Oosthoek's Uitgevers Mij. N.V (1916-1925)

Gepubliceerd op 17-01-2019

Schependomsrecht

betekenis & definitie

Schependomsrecht - Hieronder verstaat men het erfrecht bij versterf in die streken van Holland en in Zeeland, waar de rechtspleging met azing en geburen niet gold, maar wel die van schout en schepenen. (Zie AZING en AASDOMSRECHT in’t Suppl.). In de streken, waar rechtspraak van azing en geburen was geweest, gold het erfrecht bij versterf, dat men als aasdomsrecht aanduidt. Zuidelijk van de lijn Maas—Hollandsche IJsel gold het schependomsrecht, benoorden daarvan het aasdomsrecht. Het verschil tusschen beide erfrechten wordt aangeduid door deze twee spreuken: ,,Het naaste bloed erft het goed” (aasdomsrecht) en ,,Het goed gaat, vanwaar het kwam” (schependomsrecht).

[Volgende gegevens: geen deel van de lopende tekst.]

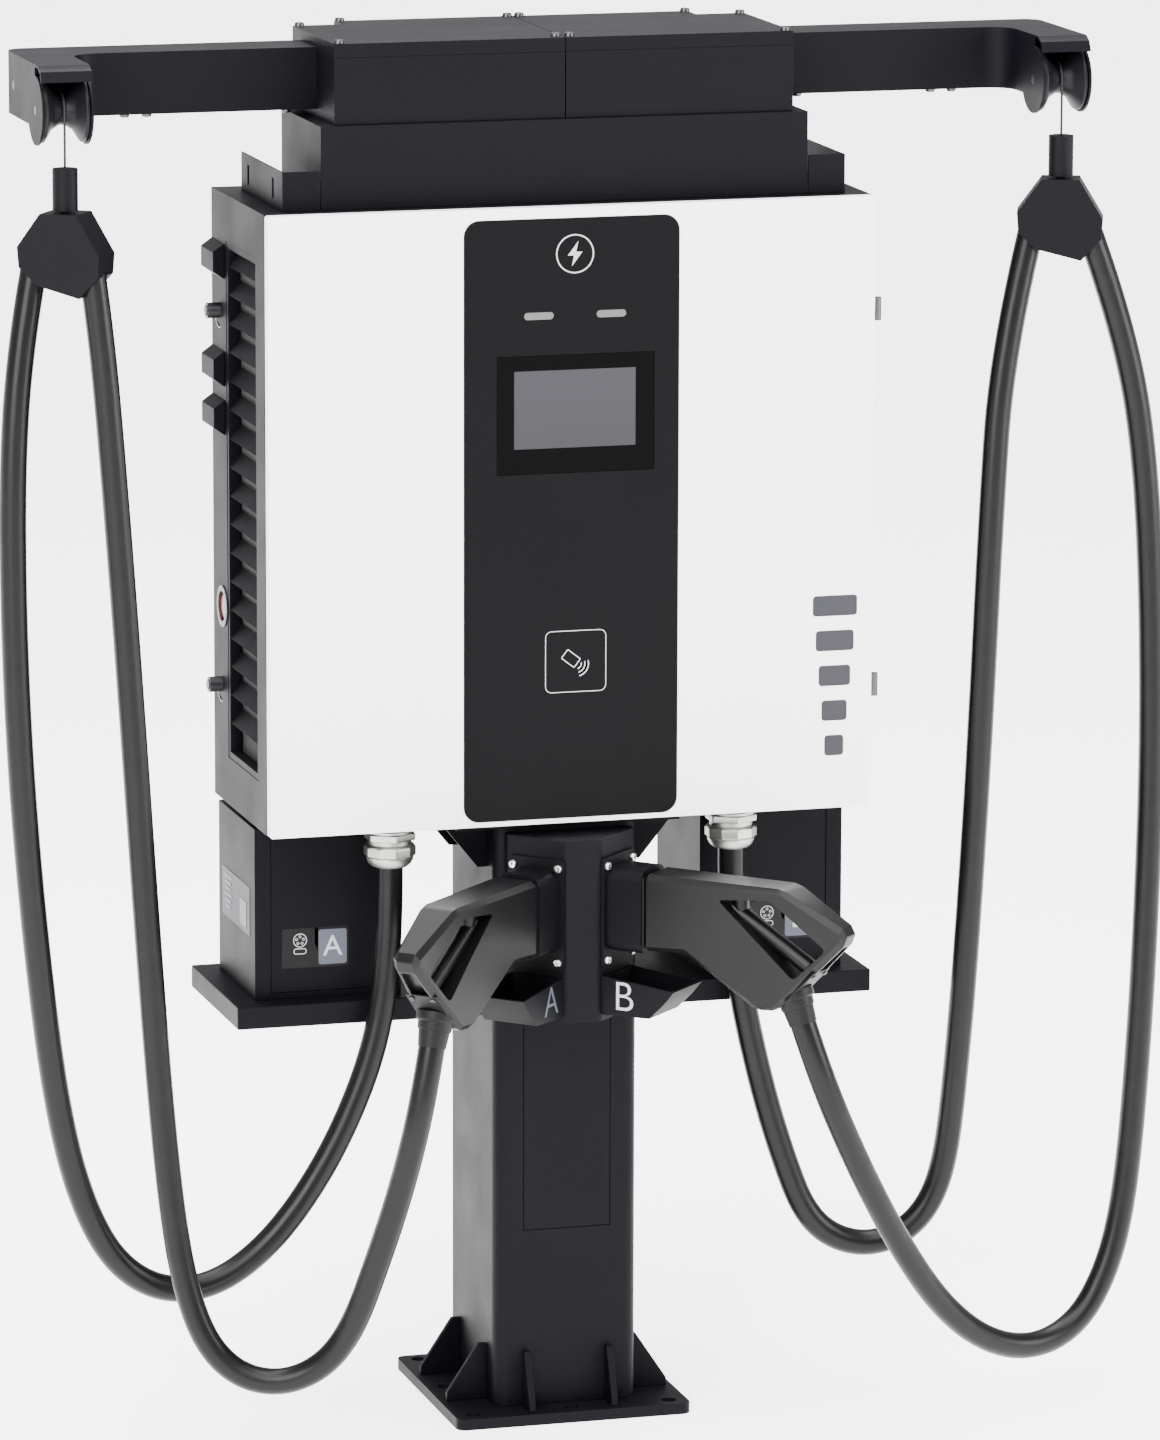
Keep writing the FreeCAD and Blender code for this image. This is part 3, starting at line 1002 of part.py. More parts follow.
def build_cables():
    radius = number("cable_radius")
    for name, points in CABLE_ROUTES.items():
        wire = cable_wire(name, points)
        first = Vector(*points[0])
        direction = Vector(*points[1]) - first
        ring = Part.Wire(Part.Circle(first, direction, radius).toShape())
        solid = DOCUMENT.addObject("Part::Feature", f"{name}_solid")
        solid.Shape = wire.makePipeShell([ring], True, True)
        print(name, "volume over section x length",
              round(solid.Shape.Volume / (math.pi * radius ** 2 * wire.Length), 4))
        keep(name, solid, (0, 0, 0), Rotation())


def build_glands():
    """A dome nut, a waist and a collar under the cabinet, on a thread through its floor."""
    glands, dome = [], "gland_tip + gland_nut_height"
    for side, sign in (("left", -1), ("right", 1)):
        x, y = f"{sign} * gland_x", "gland_y"
        tip = DOCUMENT.addObject("Part::Cone", f"gland_tip_{side}")
        bind(tip, Radius1="gland_nut - 7", Radius2="gland_nut", Height="gland_tip")
        place(tip, (x, y, "gland_low"))
        nut = rod(f"gland_nut_{side}", (x, y, "gland_low + gland_tip"), "z", "gland_nut",
                  "gland_nut_height")
        waist = rod(f"gland_waist_{side}", (x, y, f"gland_low + {dome}"), "z", "gland_nut - 3",
                    "gland_waist")
        collar = rod(f"gland_collar_{side}", (x, y, f"gland_low + {dome} + gland_waist"), "z",
                     "gland_nut - 0.5", f"gland_drop - ({dome} + gland_waist)")
        thread = rod(f"gland_thread_{side}", (x, y, "cabinet_low"), "z", "gland_neck",
                     "shell_wall + 10")
        glands.append(fuse(f"gland_{side}", tip, nut, waist, collar, thread))
    keep("cable_glands", group("gland_group", glands))


def cable_bore(name, cable):
    """The socket around a cable's upper end, just clear of it all round."""
    last, end = (Vector(*point) for point in CABLE_ROUTES[cable][-2:])
    ahead = (end - last).normalize()
    bore = DOCUMENT.addObject("Part::Cylinder", name)
    bind(bore, Radius="cable_radius + cable_gap", Height="clamp_wide + clamp_thick")
    bore.Placement = Placement(end + ahead * number("cable_gap"), Rotation(Vector(0, 0, 1), -ahead))
    return bore


def build_clamps():
    """A split block that grips the cable's arch, hung from its rope by a ferrule."""
    for side, sign in (("left", -1), ("right", 1)):
        corners = [("-clamp_narrow", "clamp_high"), ("-clamp_wide", "clamp_high - 40"),
                   ("-clamp_wide + 2", "clamp_high - 64"), ("-clamp_wide + 22", "clamp_high - 84"),
                   ("clamp_wide - 26", "clamp_high - 98"), ("clamp_wide - 2", "clamp_high - 72"),
                   ("clamp_wide", "clamp_high - 48"), ("clamp_narrow", "clamp_high")]
        block = prism(f"clamp_block_{side}", "XZ_Plane", corners, "clamp_thick", both_ways=True)
        center = (f"{sign} * (arm_out - arm_width / 2)", "clamp_y", 0)
        place(block, center, Rotation(Vector(0, 0, 1), number(f"clamp_turn_{side}")))
        here = (center[0], center[1])
        neck = rod(f"clamp_neck_{side}", (*here, "clamp_high - 4"), "z", "clamp_neck",
                   "ferrule_low - clamp_high + 6")
        ferrule = rod(f"ferrule_{side}", (*here, "ferrule_low"), "z", "ferrule_radius",
                      "ferrule_high - ferrule_low")
        bores = [cable_bore(f"clamp_bore_{end}_{side}", f"cable_{end}_{side}")
                 for end in ("back", "front")]
        bored = cut(f"clamp_bored_{side}", block, *bores)
        keep(f"clamp_{side}", fuse(f"clamp_joined_{side}", bored, neck, ferrule))


# ---------------------------------------------------------------- holster and guns
# These are drawn with U running outwards from the holster's slanted face along X.

SIDES = (("left", -1, -135), ("right", 1, -45))
SCOOP = (("-2", "563"), ("-2", "515"), ("65", "517"), ("86", "538"), ("98", "553"))
SCOOP_ROOM = (("4", "575"), ("4", "520"), ("62", "521.5"), ("83", "542"), ("93.5", "553.5"),
              ("105", "575"))
GUN_OUTLINE = (("collar_out + nose_gap", "692"), ("237", "692"), ("318", "648"), ("318", "633"),
               ("231", "543"), ("203", "542"), ("107", "600"), ("collar_out + nose_gap", "597"))
GUN_WINDOW = (("151", "671"), ("221", "677"), ("294", "623"), ("253", "583"))
GUN_PLAN = (("40", "-gun_half"), ("40", "gun_half"), ("215", "gun_half"),
            ("325", "gun_half - gun_taper"), ("325", "-gun_half + gun_taper"), ("215", "-gun_half"))


def to_side(thing, sign, angle):
    """Stand a thing drawn along X on the holster's slanted face of one side."""
    return place(thing, (f"{sign} * face_x", "face_y", 0), Rotation(Vector(0, 0, 1), angle))


def holster_plan(name, inset, low, high, back):
    """An upright prism on the holster's plan, shrunk by an inset, with its nose rounded."""
    half, flank = f"holster_half - {inset}", f"holster_side + {inset} / 3"
    nose = f"holster_nose + {inset}"
    corners = [(f"-({half})", back), (f"-({half})", flank), ("-holster_column", nose),
               ("holster_column", nose), (half, flank), (half, back)]
    body = prism(name, "XY_Plane", corners, f"{high} - ({low})")
    place(body, (0, 0, low))
    upright, front = along("z"), number(nose)
    return round_edges(body, "holster_round",
                       lambda edge: upright(edge) and abs(edge.CenterOfMass.y - front) < 0.01)


def build_holster():
    """The hollow column that carries both holders, with a scoop below each one."""
    wall, back = "holster_wall", "-post_depth / 2"
    outer = holster_plan("holster_block", "0", "holster_low", "holster_high", back)
    inner = holster_plan("holster_room", "holster_wall * 1.4", f"holster_low + {wall}",
                         f"holster_high - {wall}", f"{back} + 1")
    pieces = [cut("holster_hollow", outer, inner)]
    for side, sign, angle in SIDES:
        tray = prism(f"scoop_{side}", "XZ_Plane", SCOOP, "2 * scoop_half", both_ways=True)
        room = prism(f"scoop_room_{side}", "XZ_Plane", SCOOP_ROOM, "2 * (scoop_half - scoop_wall)",
                     both_ways=True)
        pieces.append(cut(f"scoop_cut_{side}", to_side(tray, sign, angle), to_side(room, sign, angle)))
    keep("holster_body", fuse("holster_joined", *pieces))


def upright_plate(name, half, low, high, corner, length):
    """A plate across X with rounded corners, drawn for to_side."""
    corners = [(f"-({half})", low), (half, low), (half, high), (f"-({half})", high)]
    return round_edges(prism(name, "YZ_Plane", corners, length), corner, along("x"))


def beside(sign, turn, out, across):
    """The X and Y of a point given outwards and across from the holster's slanted face."""
    ahead, aside = turn.multVec(Vector(1, 0, 0)), turn.multVec(Vector(0, 1, 0))
    return (f"{sign} * face_x + {aside.x:.6f} * {across} + {ahead.x:.6f} * {out}",
            f"face_y + {aside.y:.6f} * {across} + {ahead.y:.6f} * {out}")


def holder_screws(side, sign, turn):
    """The holder's four screws and the holes they go through."""
    tilt, solids, holes = turn.multiply(Rotation(Vector(0, 1, 0), 90)), [], []

    def pin(name, radius, length, out, across, level):
        solid = DOCUMENT.addObject("Part::Cylinder", name)
        bind(solid, Radius=radius, Height=length)
        return place(solid, (*beside(sign, turn, out, across), f"holder_bolt_{level}"), tilt)
    for across in (-1, 1):
        for level in ("low", "high"):
            name, shift = f"holder_screw_{side}_{across + 1}_{level}", f"{across} * holder_bolt_w"
            head = pin(f"{name}_head", "bolt_head - 1", "bolt_height", "plate_thick", shift, level)
            shank = pin(f"{name}_shank", "bolt_shank", "plate_thick", "0", shift, level)
            holes.append(pin(f"{name}_hole", "bolt_shank + hole_gap", "plate_thick + 2", "(-1)",
                             shift, level))
            solids.append(fuse(name, head, shank))
    return solids, holes


def build_plug_holders():
    """A flanged socket on each slanted face that the gun's nose goes into."""
    holders, screws_all = [], []
    for side, sign, angle in SIDES:
        turn = Rotation(Vector(0, 0, 1), angle)
        plate = upright_plate(f"holder_plate_{side}", "plate_half", "plate_low", "plate_high",
                              "plate_corner", "plate_thick")
        collar = upright_plate(f"holder_collar_{side}", "collar_half", "collar_low", "collar_high",
                               "collar_round", "collar_out")
        socket = upright_plate(f"holder_socket_{side}", "nose_half + nose_gap", "nose_low - nose_gap",
                               "nose_high + nose_gap", "nose_round + nose_gap", "collar_out")
        place(socket, (*beside(sign, turn, "(nose_back - nose_gap)", "0"), 0), turn)
        solids, holes = holder_screws(side, sign, turn)
        screws_all += solids
        joined = fuse(f"holder_joined_{side}", to_side(plate, sign, angle), to_side(collar, sign, angle))
        holders.append(cut(f"holder_{side}", joined, socket, *holes))
    keep("plug_holders", group("holder_group", holders))
    keep("holder_screws", group("holder_screw_group", screws_all))


GRIP_START, GRIP_RUN, GRIP_LENGTH = ("156", 0, "661"), Vector(105, 0, -66), "128"
CONTACTS = (("-12", "667", "4"), ("12", "667", "4"), ("-7", "656", "3"), ("7", "656", "3"),
            ("0", "668", "4"), ("-12", "622", "6"), ("12", "622", "6"))


def build_guns():
    for side, sign, angle in SIDES:
        profile = prism(f"gun_profile_{side}", "XZ_Plane", GUN_OUTLINE, "2 * gun_half", both_ways=True)
        window = prism(f"gun_window_{side}", "XZ_Plane", GUN_WINDOW, "2 * gun_half + 4", both_ways=True)
        plan = prism(f"gun_plan_{side}", "XY_Plane", GUN_PLAN, "200")
        place(plan, (0, 0, "520"))
        shell = common(f"gun_solid_{side}", cut(f"gun_open_{side}", profile, window), plan)
        grip = DOCUMENT.addObject("Part::Cylinder", f"gun_grip_{side}")
        bind(grip, Radius="grip_radius", Height=GRIP_LENGTH)
        place(grip, GRIP_START, Rotation(Vector(0, 0, 1), GRIP_RUN))
        keep(f"gun_shell_{side}", to_side(fuse(f"gun_joined_{side}", shell, grip), sign, angle))

        insert = upright_plate(f"gun_insert_block_{side}", "nose_half", "nose_low", "nose_high",
                               "nose_round", "collar_out - nose_back")
        place(insert, ("nose_back + nose_gap", 0, 0))
        contacts = [rod(f"contact_{side}_{index}", ("nose_back", across, level), "x", radius, "24")
                    for index, (across, level, radius) in enumerate(CONTACTS)]
        keep(f"gun_insert_{side}", to_side(cut(f"gun_insert_cut_{side}", insert, *contacts), sign, angle))

        # the rear cap closes the lower end and meets the cable's end face
        start, second = (Vector(*point) for point in CABLE_ROUTES[f"cable_front_{side}"][:2])
        back = (start - second).normalize()
        nut = DOCUMENT.addObject("Part::Cylinder", f"gun_nut_{side}")
        bind(nut, Radius="cable_radius + cap_wall", Height="cap_length")
        nut.Placement = Placement(start + back * number("cable_gap"), Rotation(Vector(0, 0, 1), back))
        trim = prism(f"gun_cap_trim_{side}", "XZ_Plane", GUN_OUTLINE, "4 * gun_half", both_ways=True)
        keep(f"gun_cap_{side}", cut(f"gun_cap_cut_{side}", nut, to_side(trim, sign, angle)))


# ---------------------------------------------------------------- build, check and write

def main():
    build_base()
    build_gussets()
    build_post()
    build_shelf()
    build_junction_boxes()
    build_head_bracket()
    build_shell()
    build_side_covers()
    build_louvres()
    build_side_fittings()
    build_door()
    build_hinges()
    build_modules()
    build_fan()
    build_arms(build_top())
    build_pulleys()
    build_ropes()
    build_cables()
    build_glands()
    build_clamps()
    build_holster()
    build_plug_holders()
    build_guns()
    DOCUMENT.recompute()
    for thing in DOCUMENT.Objects:
        if {"Invalid", "Error"} & set(thing.State):
            raise RuntimeError(f"{thing.Name} failed: {thing.State}")
    for label, thing in SUB_PARTS.items():
        if thing.Shape.isNull() or not thing.Shape.isValid() or not thing.Shape.Solids:
            raise RuntimeError(f"{label} has no valid solid")
    os.makedirs("parts", exist_ok=True)
    for label, thing in SUB_PARTS.items():
        thing.Shape.exportStep(f"parts/{label}.step")
    print(len(SUB_PARTS), "sub-parts written")


main()
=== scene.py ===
"""The visible charging post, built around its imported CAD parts. Lengths are in metres."""

from __future__ import annotations

import json
import logging
import math
from dataclasses import dataclass
from enum import Enum
from typing import Callable, Iterable, Sequence

import bpy
from mathutils import Matrix, Vector

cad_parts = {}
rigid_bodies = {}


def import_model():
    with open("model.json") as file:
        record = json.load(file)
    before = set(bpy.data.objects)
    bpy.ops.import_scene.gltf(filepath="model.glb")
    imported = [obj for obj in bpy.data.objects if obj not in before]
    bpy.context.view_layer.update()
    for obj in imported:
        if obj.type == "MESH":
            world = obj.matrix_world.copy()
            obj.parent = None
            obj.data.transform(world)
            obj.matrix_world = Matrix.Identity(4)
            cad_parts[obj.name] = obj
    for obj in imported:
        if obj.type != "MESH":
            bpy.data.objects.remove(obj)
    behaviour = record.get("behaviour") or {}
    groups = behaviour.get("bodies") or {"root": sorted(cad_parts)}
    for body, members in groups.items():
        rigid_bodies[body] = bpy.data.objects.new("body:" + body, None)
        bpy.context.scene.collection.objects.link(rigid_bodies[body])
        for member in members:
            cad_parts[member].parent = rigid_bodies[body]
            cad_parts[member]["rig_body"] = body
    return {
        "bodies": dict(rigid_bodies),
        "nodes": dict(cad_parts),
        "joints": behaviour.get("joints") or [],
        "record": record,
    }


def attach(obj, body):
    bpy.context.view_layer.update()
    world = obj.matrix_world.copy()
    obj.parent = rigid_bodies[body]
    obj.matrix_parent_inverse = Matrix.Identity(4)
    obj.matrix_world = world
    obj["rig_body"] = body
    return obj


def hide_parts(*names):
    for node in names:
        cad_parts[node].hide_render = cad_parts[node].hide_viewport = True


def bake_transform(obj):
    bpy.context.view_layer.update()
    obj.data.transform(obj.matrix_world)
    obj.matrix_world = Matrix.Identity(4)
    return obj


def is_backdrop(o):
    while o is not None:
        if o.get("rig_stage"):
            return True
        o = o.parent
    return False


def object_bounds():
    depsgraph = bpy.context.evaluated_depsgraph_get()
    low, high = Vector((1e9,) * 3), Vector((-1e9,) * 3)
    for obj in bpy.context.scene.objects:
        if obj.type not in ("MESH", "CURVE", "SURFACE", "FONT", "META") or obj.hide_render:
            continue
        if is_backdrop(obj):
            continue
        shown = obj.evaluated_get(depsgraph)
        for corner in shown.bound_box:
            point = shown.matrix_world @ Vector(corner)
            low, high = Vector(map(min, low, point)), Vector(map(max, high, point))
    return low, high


LOG = logging.getLogger("charging_post")
Point = Sequence[float]


class Side(Enum):
    """The two mirrored sides of the post, seen from the front."""

    LEFT = -1
    RIGHT = 1

    @property
    def word(self) -> str:
        """The side's name as the CAD nodes write it."""
        return self.name.lower()


# ---------------------------------------------------------------- shaders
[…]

Naar schependomsrecht werden geroepen tot de erfenis: eerst de kinderen en de afstammelingen bij representatie, d. w. z. dat een overleden kind wordt vertegenwoordigd door zijn gezamenlijke kinderen, daarna de ouders, beiden in leven, ieder voor ½ en, is één dood, dan komt slechts de lijn van den (de) overledene; zijn beiden dood, dan ieders lijn voor de helft, alles met inachtneming van den regel, dat het goed niet gaarne klimt, zoodat, als de ouder dood is, eerst zijn afstammelingen en pas als dezen er niet zijn, de afstammelingen van de grootouders komen.

Alles met representatie. Naar het aasdomsrecht erft de nederdalende lijn, dan de opgaande, dan de zijlijn en in elke lijn de naaste, zoodat bij gebreke van descendenten de ouders alles erven en, zoo er slechts één ouder leeft, deze alles alleen erft. Hierbij geen representatie.